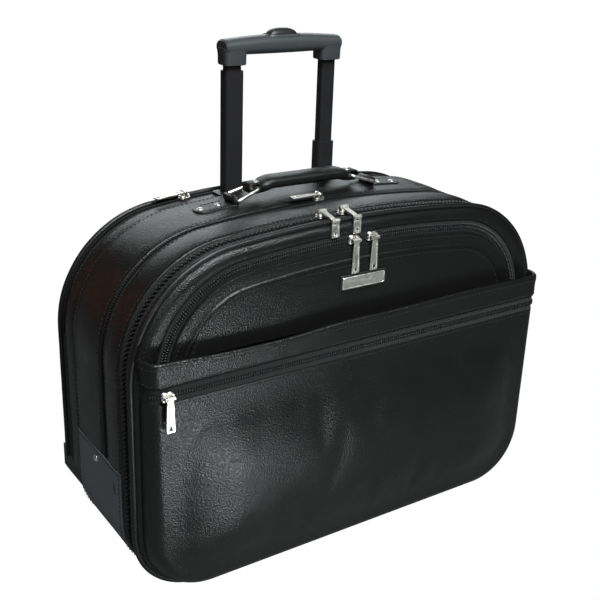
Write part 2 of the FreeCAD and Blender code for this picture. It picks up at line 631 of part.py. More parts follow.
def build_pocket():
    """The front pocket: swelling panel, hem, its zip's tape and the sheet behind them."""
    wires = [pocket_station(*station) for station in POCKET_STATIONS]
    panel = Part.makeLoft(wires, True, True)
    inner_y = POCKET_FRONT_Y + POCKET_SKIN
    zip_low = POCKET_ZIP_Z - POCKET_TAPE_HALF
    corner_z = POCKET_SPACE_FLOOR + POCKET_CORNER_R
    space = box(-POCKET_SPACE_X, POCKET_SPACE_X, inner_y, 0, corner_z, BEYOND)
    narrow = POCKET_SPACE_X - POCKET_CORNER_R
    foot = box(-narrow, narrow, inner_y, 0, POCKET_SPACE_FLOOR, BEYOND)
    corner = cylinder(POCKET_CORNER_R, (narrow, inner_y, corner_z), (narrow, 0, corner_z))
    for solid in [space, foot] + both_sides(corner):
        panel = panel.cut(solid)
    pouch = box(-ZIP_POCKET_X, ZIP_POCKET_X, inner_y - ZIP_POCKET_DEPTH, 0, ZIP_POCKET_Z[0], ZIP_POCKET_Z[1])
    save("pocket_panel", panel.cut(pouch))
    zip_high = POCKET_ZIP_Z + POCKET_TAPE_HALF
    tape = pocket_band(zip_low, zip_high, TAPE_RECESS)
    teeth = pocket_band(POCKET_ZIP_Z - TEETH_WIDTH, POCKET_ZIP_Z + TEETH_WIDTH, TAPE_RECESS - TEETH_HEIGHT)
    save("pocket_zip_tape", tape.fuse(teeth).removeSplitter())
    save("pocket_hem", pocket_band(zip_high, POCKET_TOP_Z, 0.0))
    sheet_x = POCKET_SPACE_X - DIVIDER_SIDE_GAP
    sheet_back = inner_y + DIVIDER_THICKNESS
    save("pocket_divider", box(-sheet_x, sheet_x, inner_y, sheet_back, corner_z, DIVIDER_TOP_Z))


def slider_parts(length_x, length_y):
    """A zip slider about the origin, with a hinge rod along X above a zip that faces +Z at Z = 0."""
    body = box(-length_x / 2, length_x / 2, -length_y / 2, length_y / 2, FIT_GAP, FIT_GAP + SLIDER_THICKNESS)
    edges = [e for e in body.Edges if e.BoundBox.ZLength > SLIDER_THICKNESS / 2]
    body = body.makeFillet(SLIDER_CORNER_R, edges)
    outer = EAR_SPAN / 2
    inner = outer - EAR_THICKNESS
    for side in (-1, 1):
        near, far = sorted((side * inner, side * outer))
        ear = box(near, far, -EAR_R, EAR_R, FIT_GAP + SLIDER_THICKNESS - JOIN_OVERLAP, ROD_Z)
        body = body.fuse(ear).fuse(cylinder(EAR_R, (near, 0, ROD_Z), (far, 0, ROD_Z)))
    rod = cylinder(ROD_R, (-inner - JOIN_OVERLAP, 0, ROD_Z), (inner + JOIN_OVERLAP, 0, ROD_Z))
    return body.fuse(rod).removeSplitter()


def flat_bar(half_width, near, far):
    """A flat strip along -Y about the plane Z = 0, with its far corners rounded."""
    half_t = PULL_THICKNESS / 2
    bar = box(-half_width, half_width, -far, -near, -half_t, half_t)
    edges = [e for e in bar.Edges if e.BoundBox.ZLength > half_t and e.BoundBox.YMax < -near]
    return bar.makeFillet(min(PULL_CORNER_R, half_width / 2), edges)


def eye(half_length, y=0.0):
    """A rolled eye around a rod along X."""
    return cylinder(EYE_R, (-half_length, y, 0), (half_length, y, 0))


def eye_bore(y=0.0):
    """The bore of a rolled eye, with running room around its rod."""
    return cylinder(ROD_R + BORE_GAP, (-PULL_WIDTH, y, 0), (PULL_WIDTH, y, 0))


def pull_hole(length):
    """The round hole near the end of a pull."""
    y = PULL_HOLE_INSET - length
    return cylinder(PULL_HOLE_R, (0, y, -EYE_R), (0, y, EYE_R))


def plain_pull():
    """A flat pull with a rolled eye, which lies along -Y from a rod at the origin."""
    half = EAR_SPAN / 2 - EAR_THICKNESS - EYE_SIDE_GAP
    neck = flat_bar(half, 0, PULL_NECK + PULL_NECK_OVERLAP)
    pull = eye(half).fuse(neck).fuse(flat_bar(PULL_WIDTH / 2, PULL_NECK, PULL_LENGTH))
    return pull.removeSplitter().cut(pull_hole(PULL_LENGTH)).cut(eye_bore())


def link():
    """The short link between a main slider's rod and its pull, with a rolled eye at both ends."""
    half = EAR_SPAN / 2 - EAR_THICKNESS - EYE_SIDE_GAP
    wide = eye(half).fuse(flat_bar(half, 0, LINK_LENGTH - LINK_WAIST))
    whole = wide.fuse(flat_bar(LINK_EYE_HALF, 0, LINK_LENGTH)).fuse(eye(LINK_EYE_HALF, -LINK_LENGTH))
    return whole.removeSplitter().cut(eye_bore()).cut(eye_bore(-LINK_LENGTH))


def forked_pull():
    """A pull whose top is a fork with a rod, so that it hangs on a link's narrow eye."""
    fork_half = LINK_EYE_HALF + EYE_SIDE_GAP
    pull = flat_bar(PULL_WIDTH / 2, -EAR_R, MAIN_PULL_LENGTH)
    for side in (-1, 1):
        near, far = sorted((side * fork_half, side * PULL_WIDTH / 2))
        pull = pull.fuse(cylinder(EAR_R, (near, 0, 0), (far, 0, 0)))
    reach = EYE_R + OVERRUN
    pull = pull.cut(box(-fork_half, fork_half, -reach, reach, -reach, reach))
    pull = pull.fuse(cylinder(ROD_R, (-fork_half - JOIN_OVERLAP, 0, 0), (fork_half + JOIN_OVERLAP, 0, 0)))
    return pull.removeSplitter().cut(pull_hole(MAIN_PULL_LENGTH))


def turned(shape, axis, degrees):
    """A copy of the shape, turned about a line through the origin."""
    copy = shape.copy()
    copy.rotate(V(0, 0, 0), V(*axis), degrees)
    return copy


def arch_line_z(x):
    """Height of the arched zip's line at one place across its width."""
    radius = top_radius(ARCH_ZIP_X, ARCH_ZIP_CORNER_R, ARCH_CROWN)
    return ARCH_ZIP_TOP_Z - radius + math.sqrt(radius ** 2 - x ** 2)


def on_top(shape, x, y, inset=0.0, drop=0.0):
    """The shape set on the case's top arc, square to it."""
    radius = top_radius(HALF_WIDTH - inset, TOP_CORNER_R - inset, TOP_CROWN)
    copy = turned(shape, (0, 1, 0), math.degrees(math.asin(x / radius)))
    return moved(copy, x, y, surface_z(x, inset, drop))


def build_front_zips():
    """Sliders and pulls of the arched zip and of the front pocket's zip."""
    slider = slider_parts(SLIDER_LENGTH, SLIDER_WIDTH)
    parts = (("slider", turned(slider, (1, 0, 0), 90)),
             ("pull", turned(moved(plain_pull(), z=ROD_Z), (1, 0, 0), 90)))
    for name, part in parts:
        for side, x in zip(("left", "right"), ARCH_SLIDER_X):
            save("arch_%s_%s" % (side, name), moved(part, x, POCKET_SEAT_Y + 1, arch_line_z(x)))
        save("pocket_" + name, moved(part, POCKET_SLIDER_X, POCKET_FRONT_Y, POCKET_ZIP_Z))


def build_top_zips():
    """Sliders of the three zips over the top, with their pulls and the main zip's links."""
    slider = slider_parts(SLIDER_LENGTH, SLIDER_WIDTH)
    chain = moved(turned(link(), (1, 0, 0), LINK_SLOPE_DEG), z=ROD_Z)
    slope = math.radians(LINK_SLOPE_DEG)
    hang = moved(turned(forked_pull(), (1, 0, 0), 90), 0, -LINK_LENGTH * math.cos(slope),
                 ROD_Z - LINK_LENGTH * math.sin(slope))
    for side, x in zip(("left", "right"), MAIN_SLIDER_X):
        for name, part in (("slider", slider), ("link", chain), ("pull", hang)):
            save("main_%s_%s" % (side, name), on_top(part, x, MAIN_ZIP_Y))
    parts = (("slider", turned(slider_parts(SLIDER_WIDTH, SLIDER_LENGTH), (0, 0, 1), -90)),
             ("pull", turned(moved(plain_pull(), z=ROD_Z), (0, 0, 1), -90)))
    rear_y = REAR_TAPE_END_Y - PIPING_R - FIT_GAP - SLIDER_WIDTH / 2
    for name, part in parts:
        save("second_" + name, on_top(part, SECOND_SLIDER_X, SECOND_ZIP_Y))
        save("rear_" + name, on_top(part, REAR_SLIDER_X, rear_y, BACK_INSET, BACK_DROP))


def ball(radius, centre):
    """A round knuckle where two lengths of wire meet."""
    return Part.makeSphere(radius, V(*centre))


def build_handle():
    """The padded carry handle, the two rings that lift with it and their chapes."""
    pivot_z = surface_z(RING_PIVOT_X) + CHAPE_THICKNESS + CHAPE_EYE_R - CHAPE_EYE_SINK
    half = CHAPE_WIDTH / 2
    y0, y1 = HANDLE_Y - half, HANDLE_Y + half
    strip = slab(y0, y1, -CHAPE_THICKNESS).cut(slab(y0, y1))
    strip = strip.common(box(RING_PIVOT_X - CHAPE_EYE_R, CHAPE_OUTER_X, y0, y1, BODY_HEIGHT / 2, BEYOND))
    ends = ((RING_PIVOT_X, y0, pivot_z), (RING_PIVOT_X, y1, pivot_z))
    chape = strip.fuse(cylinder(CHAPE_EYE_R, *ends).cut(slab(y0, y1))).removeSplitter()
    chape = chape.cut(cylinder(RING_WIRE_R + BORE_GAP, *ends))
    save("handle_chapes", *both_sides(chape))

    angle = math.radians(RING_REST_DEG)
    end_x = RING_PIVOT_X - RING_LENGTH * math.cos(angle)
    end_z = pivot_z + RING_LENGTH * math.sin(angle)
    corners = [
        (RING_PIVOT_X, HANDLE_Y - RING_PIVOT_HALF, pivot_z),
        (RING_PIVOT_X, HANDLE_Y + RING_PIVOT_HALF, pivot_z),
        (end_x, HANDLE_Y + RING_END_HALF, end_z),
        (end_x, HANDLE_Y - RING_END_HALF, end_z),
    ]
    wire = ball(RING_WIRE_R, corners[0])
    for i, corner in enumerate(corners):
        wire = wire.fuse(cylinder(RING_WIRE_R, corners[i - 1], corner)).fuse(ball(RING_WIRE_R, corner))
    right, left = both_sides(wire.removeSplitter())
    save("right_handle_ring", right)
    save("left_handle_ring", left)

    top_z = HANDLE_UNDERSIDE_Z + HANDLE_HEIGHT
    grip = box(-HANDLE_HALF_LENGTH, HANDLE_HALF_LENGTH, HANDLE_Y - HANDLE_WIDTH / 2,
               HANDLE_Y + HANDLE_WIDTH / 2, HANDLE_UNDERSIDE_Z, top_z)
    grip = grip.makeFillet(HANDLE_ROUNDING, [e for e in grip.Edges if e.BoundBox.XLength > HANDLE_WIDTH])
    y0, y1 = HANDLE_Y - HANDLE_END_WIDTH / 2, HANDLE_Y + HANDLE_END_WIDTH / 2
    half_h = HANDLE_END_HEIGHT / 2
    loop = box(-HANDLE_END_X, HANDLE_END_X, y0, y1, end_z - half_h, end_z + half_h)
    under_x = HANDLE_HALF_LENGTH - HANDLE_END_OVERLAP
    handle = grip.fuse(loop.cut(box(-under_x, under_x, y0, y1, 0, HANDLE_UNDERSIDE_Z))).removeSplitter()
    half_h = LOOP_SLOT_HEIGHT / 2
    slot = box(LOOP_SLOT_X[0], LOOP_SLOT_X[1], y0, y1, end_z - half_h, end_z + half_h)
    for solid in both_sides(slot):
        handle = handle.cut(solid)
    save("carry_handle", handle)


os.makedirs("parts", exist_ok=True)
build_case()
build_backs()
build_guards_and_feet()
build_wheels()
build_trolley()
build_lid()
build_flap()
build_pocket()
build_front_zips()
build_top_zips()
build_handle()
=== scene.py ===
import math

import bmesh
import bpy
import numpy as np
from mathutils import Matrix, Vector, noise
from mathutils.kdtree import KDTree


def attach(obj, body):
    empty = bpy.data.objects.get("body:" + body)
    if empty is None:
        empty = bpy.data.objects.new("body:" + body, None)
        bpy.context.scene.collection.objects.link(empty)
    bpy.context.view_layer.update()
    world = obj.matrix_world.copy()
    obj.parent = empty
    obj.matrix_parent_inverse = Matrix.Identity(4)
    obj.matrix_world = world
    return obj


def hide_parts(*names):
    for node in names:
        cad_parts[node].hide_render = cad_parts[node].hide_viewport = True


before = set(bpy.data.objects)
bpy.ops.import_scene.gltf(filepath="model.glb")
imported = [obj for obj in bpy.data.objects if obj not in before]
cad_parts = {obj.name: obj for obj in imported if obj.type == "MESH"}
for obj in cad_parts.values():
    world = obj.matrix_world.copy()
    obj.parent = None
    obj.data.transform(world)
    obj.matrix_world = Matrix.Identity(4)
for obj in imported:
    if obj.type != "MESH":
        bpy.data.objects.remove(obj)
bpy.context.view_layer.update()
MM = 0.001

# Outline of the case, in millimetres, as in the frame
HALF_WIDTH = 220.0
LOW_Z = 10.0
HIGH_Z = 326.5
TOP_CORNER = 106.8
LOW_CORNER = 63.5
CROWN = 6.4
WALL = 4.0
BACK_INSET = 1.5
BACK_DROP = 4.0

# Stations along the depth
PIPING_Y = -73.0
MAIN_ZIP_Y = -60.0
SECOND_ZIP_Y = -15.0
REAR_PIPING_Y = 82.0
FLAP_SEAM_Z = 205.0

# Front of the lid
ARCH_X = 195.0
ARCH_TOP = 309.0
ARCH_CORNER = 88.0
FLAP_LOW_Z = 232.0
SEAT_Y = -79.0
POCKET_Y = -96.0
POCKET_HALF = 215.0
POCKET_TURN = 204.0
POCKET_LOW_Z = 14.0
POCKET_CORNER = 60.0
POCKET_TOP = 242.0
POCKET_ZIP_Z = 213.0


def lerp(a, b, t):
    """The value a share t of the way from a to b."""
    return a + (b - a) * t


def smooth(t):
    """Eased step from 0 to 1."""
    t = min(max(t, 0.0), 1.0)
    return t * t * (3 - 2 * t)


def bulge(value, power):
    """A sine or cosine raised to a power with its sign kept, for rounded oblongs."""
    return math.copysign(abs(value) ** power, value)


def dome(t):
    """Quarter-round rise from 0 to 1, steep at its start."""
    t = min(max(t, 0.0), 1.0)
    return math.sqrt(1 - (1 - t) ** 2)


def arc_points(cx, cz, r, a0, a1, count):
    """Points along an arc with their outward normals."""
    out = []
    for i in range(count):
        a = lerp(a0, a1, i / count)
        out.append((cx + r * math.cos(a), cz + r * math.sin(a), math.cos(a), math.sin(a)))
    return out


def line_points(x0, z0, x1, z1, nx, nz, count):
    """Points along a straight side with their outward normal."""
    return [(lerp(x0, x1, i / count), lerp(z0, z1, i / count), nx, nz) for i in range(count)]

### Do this
Each line of the data that includes the word "Identity" counts once; report the total and nothing more.

### Full response
2